But what could I have done differently with my study habits to make how I studied more effective?
Well, for starters, I should not have tried to study everything in one afternoon session. I’m guilty of procrastination. I admit it. By the time I entered university, I learned my lesson: Cramming Doesn’t Work. It just doesn’t.
Once I finally grasped this concept, I started to develop better study habits. Habits like reading over the notes that I took during the day, and paraphrasing the teacher’s notes using my own words. When it came time for a midterm or a final, I’d look over my own notes and ask myself, “Do I know what this is about? Can I talk about this unit in my own words?” When I answered myself with “maybe,” or a “not really,” I would read the unit carefully, then cover up my notes and recite them back in my own words.

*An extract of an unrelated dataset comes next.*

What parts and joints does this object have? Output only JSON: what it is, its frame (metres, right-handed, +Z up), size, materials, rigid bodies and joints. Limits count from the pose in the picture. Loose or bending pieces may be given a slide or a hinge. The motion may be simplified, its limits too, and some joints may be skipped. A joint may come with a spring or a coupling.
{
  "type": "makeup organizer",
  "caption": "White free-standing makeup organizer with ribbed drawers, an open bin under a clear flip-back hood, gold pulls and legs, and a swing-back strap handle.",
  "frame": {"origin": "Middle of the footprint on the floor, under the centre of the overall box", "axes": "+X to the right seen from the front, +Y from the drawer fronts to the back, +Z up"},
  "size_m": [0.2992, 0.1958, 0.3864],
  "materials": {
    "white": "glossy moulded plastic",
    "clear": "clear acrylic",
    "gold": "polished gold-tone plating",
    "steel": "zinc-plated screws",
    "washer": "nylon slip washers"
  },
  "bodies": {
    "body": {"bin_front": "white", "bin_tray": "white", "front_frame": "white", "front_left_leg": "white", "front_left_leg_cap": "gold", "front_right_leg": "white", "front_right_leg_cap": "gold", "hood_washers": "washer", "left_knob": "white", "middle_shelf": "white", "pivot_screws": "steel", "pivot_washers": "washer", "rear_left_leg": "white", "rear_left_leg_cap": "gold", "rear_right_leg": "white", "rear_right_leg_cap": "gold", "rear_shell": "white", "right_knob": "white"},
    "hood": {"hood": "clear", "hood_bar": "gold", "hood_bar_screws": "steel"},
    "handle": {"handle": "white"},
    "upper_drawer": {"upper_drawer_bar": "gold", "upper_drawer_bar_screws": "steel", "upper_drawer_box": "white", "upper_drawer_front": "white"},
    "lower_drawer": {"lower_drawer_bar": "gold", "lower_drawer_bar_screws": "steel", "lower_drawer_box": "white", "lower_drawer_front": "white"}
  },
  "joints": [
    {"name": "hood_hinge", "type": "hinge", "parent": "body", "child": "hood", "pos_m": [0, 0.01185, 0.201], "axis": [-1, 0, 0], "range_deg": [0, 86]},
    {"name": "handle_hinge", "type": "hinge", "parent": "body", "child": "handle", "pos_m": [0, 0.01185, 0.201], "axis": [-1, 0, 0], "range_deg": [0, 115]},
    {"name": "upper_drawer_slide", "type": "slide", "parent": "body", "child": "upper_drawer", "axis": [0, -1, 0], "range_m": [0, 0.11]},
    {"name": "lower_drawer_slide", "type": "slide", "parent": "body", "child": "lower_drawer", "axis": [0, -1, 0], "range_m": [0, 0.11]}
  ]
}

Why would you want to recite stuff back in your own words? The answer is simple. When you recite and paraphrase, it means that you understand. And, understanding is better than memorizing. When you memorize, you only remember the stuff that you just read for a short time. When you understand, it sticks.
Another great tip that I learned was giving myself plenty of time. You know when the teacher tells you that a test is coming up? That’s the day to start reviewing your notes. It seems simple enough, right? When you are told that a test is coming up, don’t wait until the last minute to start studying. It’s one of the most basic rules of effective studying: Give yourself plenty of time.

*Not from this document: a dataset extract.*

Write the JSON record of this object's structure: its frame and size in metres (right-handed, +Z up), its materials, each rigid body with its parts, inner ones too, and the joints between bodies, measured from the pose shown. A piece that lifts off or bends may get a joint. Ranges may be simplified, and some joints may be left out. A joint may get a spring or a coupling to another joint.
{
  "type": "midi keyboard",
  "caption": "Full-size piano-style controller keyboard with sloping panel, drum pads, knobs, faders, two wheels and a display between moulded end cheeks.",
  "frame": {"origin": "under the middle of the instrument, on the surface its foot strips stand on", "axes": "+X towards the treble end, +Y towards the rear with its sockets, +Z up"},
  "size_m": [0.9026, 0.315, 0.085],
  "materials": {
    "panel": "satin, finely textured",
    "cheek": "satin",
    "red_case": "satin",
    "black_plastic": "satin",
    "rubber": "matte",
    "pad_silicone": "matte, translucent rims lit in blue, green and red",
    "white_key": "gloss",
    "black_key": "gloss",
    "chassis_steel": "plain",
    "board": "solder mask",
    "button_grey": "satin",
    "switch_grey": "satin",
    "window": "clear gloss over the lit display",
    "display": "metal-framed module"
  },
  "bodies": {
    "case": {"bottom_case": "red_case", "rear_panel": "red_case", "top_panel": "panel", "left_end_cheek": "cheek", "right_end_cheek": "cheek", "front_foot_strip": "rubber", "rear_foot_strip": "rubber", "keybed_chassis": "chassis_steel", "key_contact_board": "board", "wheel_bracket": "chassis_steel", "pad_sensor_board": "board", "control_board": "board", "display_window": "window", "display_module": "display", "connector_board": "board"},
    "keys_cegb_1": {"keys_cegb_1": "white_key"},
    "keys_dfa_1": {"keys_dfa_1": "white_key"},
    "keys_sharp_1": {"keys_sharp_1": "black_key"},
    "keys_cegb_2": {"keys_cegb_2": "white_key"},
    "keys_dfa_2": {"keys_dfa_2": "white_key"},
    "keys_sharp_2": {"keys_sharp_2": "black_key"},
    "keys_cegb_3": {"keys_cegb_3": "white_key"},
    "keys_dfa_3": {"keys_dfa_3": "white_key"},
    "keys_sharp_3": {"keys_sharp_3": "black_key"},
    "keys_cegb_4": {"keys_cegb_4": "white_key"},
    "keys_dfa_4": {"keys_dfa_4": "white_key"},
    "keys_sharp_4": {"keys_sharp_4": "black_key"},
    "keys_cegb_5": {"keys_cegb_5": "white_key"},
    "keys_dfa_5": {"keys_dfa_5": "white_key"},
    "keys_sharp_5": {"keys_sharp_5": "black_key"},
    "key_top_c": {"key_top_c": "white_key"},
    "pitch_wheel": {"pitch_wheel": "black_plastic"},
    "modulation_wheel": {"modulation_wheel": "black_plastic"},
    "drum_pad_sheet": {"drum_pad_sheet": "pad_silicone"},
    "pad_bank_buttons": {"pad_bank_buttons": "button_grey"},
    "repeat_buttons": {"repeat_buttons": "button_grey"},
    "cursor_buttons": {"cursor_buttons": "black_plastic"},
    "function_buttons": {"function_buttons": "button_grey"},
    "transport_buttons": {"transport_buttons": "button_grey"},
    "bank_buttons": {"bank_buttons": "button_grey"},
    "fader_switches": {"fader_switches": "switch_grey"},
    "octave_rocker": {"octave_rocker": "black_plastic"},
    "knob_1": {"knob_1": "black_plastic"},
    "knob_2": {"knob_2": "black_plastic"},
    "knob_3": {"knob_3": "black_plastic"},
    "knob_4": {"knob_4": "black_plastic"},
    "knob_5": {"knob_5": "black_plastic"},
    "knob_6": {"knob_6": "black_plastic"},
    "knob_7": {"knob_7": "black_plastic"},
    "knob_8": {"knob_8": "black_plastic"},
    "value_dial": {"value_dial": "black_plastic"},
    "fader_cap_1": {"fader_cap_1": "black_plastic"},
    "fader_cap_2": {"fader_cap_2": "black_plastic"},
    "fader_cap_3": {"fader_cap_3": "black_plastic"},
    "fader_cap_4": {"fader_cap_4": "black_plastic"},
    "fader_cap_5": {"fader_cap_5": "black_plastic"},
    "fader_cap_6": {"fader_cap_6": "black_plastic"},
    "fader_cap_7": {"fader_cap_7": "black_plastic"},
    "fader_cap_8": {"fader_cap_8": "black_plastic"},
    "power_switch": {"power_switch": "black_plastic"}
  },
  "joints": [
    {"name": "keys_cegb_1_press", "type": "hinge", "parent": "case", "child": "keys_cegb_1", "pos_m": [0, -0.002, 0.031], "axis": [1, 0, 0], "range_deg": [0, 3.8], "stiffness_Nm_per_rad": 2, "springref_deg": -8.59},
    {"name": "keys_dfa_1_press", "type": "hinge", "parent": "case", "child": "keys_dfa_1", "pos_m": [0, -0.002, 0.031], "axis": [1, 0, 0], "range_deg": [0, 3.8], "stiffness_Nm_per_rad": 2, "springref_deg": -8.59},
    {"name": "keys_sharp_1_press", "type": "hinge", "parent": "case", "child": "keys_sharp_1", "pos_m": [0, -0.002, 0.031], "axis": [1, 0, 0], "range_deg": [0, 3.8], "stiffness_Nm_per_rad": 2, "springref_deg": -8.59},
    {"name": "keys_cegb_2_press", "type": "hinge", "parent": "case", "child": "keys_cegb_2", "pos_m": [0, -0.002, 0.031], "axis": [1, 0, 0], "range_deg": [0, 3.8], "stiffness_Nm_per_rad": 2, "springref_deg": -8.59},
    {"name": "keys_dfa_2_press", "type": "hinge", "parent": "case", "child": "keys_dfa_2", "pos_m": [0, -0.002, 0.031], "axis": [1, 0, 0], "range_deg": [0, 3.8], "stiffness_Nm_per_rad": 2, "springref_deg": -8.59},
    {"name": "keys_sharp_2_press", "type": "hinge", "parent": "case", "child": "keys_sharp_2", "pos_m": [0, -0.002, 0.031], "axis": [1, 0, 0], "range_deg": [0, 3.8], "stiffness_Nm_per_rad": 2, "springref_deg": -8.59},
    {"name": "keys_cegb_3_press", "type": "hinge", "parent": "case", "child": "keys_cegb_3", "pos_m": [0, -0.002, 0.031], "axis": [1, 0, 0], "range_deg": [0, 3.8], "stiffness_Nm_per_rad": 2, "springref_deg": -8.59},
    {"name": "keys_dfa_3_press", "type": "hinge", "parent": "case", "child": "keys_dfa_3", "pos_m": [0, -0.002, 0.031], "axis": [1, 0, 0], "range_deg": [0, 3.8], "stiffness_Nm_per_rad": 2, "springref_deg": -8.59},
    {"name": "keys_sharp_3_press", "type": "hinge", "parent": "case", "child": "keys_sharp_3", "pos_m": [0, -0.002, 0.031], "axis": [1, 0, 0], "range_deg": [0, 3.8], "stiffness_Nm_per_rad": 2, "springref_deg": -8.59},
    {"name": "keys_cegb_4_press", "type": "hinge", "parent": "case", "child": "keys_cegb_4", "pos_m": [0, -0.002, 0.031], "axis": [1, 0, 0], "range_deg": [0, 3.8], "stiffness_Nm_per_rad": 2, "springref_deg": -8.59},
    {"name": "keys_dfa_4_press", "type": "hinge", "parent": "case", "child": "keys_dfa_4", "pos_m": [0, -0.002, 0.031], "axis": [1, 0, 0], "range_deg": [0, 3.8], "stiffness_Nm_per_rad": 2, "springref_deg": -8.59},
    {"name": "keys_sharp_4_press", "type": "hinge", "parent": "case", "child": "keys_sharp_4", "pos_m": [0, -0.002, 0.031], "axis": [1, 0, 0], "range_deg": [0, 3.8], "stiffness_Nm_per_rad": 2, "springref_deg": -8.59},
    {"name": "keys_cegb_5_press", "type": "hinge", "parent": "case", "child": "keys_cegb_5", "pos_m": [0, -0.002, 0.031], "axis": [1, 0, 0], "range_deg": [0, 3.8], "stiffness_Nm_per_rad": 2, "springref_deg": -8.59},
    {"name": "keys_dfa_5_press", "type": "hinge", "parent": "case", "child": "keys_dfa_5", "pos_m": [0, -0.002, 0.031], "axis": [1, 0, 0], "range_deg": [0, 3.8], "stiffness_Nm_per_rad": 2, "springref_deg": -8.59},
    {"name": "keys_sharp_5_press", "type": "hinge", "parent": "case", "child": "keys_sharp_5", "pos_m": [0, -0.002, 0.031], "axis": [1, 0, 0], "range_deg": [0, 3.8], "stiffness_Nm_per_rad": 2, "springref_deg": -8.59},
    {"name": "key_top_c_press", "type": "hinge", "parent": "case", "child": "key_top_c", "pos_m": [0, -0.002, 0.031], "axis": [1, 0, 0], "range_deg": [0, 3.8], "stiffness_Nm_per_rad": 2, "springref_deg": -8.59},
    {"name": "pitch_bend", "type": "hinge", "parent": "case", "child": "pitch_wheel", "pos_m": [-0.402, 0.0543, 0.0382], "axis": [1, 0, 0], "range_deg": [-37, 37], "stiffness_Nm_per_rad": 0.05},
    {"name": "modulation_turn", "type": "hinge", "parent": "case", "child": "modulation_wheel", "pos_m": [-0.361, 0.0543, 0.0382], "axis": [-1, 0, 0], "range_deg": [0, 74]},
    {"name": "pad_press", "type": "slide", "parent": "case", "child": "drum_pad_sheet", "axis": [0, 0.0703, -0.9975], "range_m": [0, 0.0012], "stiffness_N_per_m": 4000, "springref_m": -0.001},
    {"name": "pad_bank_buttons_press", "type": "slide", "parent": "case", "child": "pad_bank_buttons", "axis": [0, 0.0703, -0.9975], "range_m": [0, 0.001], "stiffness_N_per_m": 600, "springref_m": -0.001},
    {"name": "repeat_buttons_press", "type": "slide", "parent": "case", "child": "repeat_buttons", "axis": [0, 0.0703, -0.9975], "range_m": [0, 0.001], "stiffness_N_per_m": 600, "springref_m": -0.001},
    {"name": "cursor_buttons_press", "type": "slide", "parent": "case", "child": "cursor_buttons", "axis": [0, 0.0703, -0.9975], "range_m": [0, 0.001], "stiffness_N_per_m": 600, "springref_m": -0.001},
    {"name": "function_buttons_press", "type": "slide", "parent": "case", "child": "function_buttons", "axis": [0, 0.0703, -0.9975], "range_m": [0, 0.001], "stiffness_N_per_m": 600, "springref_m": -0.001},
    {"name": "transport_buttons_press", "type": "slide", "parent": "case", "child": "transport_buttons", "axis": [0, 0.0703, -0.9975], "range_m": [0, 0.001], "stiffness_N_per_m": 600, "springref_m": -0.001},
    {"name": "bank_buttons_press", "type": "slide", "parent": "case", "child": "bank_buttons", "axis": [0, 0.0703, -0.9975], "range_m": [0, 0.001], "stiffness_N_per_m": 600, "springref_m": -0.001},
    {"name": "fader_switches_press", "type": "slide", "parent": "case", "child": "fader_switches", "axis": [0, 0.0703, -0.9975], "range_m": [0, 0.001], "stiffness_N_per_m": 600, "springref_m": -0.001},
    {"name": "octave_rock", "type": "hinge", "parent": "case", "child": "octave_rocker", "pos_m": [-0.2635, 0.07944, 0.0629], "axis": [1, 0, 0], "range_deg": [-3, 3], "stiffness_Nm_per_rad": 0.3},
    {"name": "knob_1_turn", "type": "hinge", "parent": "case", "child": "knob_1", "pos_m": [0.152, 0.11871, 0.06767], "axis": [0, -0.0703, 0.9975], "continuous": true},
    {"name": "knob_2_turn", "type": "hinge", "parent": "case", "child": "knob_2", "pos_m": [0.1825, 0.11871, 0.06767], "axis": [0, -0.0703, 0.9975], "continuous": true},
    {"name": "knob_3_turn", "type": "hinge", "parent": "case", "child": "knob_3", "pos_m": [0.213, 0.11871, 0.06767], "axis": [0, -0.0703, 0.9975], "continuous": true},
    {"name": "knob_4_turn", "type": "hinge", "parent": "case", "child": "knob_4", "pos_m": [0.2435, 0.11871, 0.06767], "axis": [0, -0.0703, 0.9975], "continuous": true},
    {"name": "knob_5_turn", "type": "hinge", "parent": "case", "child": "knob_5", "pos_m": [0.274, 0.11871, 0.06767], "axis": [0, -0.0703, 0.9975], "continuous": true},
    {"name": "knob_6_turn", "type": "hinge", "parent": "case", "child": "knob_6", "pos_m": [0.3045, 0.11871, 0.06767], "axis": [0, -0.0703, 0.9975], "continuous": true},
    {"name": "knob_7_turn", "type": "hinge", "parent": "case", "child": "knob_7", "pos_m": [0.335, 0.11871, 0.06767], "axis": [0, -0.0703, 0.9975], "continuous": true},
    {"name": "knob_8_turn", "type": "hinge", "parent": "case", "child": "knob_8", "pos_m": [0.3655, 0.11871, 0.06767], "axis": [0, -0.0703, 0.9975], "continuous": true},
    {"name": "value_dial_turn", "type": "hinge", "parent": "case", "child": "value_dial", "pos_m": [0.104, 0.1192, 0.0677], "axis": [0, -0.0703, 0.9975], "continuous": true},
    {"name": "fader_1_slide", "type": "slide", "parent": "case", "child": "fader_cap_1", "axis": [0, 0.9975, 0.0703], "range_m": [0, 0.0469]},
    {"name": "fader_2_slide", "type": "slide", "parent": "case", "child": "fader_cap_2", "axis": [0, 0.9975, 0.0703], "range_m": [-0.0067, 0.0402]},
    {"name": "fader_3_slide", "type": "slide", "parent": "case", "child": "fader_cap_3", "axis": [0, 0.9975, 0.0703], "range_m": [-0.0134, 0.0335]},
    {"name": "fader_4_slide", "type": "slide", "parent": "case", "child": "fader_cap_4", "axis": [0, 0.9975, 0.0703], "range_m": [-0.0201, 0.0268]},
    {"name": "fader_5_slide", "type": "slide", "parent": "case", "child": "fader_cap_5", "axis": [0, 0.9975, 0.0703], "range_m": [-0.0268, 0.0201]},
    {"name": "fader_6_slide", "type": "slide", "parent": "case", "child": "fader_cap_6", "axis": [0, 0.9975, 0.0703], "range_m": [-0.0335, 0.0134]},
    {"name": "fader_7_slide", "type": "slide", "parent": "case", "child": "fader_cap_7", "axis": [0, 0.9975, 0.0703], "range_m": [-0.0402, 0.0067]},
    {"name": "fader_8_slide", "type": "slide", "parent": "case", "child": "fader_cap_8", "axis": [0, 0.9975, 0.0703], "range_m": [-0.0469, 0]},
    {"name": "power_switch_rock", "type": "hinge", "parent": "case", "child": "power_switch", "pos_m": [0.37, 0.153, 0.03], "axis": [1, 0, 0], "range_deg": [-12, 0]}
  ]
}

Now put these tips all together:
- Give yourself plenty of time
- Read over your notes every night
- Paraphrase the text book and the teacher’s notes
- Read something, cover it up, and recite it back until you know it.

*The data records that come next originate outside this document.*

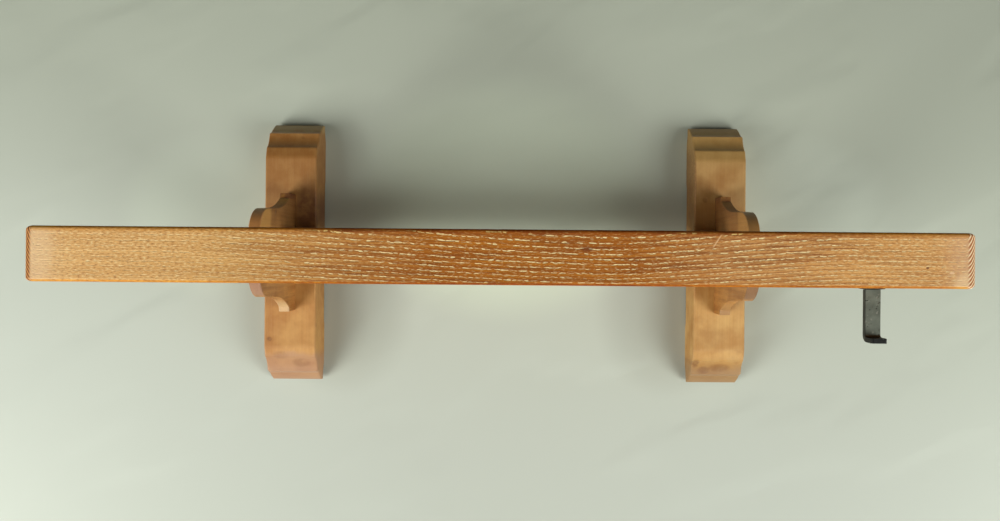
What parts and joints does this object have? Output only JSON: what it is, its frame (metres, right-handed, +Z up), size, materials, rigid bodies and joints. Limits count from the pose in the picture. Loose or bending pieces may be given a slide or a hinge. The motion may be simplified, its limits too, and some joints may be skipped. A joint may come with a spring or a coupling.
{
  "type": "loom",
  "caption": "Upright wooden table loom: trestle frame with shaped feet and brackets, long top beam, ratcheted warp and cloth rollers, and an iron hook.",
  "frame": {"origin": "on the floor, midway between the feet and midway along them", "axes": "+X to the right along the top beam, +Y to the rear, +Z up; the weaver sits on the -Y side"},
  "size_m": [0.784, 0.388, 0.616],
  "materials": {
    "beam_wood": "worn oiled ring-porous hardwood with pale pores",
    "foot_wood": "worn oiled hardwood",
    "post_wood": "worn oiled hardwood",
    "bracket_wood": "worn oiled hardwood",
    "roller_wood": "turned hardwood, hand-polished",
    "knob_wood": "turned hardwood, hand-polished",
    "rod_wood": "plain split hardwood rod",
    "peg_wood": "dark hardwood",
    "forged_iron": "hand-forged, dark and pitted",
    "ratchet_iron": "dark iron, teeth worn bright",
    "screw_iron": "dull slotted screw",
    "spacer_brass": "tarnished"
  },
  "bodies": {
    "frame": {"top_beam": "beam_wood", "stretcher": "post_wood", "stretcher_wedges": "peg_wood", "beam_pegs": "peg_wood", "foot_pegs": "peg_wood", "hook": "forged_iron", "hook_washer": "forged_iron", "pawl_screws": "screw_iron", "pawl_spacers": "spacer_brass", "foot_left": "foot_wood", "post_left": "post_wood", "bracket_front_left": "bracket_wood", "bracket_rear_left": "bracket_wood", "foot_right": "foot_wood", "post_right": "post_wood", "bracket_front_right": "bracket_wood", "bracket_rear_right": "bracket_wood"},
    "warp_roller": {"warp_roller": "roller_wood", "warp_rod": "rod_wood", "warp_ratchet": "ratchet_iron", "warp_knob": "knob_wood", "warp_knob_pin": "peg_wood"},
    "warp_pawl": {"warp_pawl": "ratchet_iron"},
    "cloth_roller": {"cloth_roller": "roller_wood", "cloth_rod": "rod_wood", "cloth_ratchet": "ratchet_iron", "cloth_knob": "knob_wood", "cloth_knob_pin": "peg_wood"},
    "cloth_pawl": {"cloth_pawl": "ratchet_iron"}
  },
  "joints": [
    {"name": "warp_roller_turn", "type": "hinge", "parent": "frame", "child": "warp_roller", "pos_m": [0, 0, 0.5], "axis": [1, 0, 0], "continuous": true},
    {"name": "warp_pawl_lift", "type": "hinge", "parent": "frame", "child": "warp_pawl", "pos_m": [0.34, 0.00158, 0.53265], "axis": [1, 0, 0], "range_deg": [0, 50]},
    {"name": "cloth_roller_turn", "type": "hinge", "parent": "frame", "child": "cloth_roller", "pos_m": [0, 0, 0.142], "axis": [1, 0, 0], "continuous": true},
    {"name": "cloth_pawl_lift", "type": "hinge", "parent": "frame", "child": "cloth_pawl", "pos_m": [0.34, 0.00158, 0.17466], "axis": [1, 0, 0], "range_deg": [0, 50]}
  ]
}
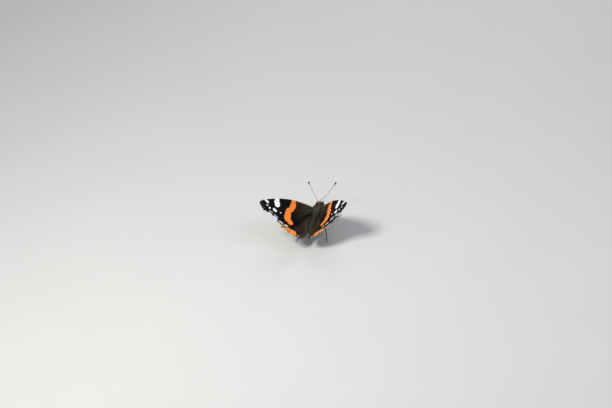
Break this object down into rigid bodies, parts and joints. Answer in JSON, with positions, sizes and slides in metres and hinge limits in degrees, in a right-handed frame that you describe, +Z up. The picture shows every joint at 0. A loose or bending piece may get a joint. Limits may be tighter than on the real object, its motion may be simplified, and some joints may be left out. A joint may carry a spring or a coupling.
{
  "type": "butterfly",
  "caption": "Still life-size model of a red admiral butterfly on its feet, with its wings half raised, its feelers spread and its proboscis coiled.",
  "frame": {"origin": "centre of the model's bounding box in plan, at the floor that the feet stand on", "axes": "+X to the butterfly's right, across the wings; +Y towards its head; +Z up"},
  "size_m": [0.0468, 0.0398, 0.0245],
  "materials": {
    "dorsal_brown": "cuticle under short dark brown hair",
    "wing_black": "membrane under fine black scales, with orange-red and white marks",
    "hindwing_brown": "membrane under fine dark brown scales, with an orange-red hind margin",
    "eye_brown": "faceted, low sheen",
    "leg_brown": "thin cuticle, satin",
    "antenna_black": "thin cuticle, satin"
  },
  "bodies": {
    "root": {"abdomen": "dorsal_brown", "antenna_left": "antenna_black", "antenna_right": "antenna_black", "eye_left": "eye_brown", "eye_right": "eye_brown", "foreleg_left": "leg_brown", "foreleg_right": "leg_brown", "forewing_left": "wing_black", "forewing_right": "wing_black", "head": "dorsal_brown", "hindleg_left": "leg_brown", "hindleg_right": "leg_brown", "hindwing_left": "hindwing_brown", "hindwing_right": "hindwing_brown", "midleg_left": "leg_brown", "midleg_right": "leg_brown", "palp_left": "dorsal_brown", "palp_right": "dorsal_brown", "proboscis": "antenna_black", "thorax": "dorsal_brown"}
  },
  "joints": []
}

- Don’t memorize it. Understand it.
There is also one other important tip. If you are unsure about a concept, or don’t understand something, make sure that you ask for extra help. Talk to the teacher. Get another student to help you. Just like the golden rule for studying, (give yourself plenty of time), don’t wait until the last minute to let your teacher know that you need help.
That’s it. These are the best tips to help you not only to study, but to study effectively.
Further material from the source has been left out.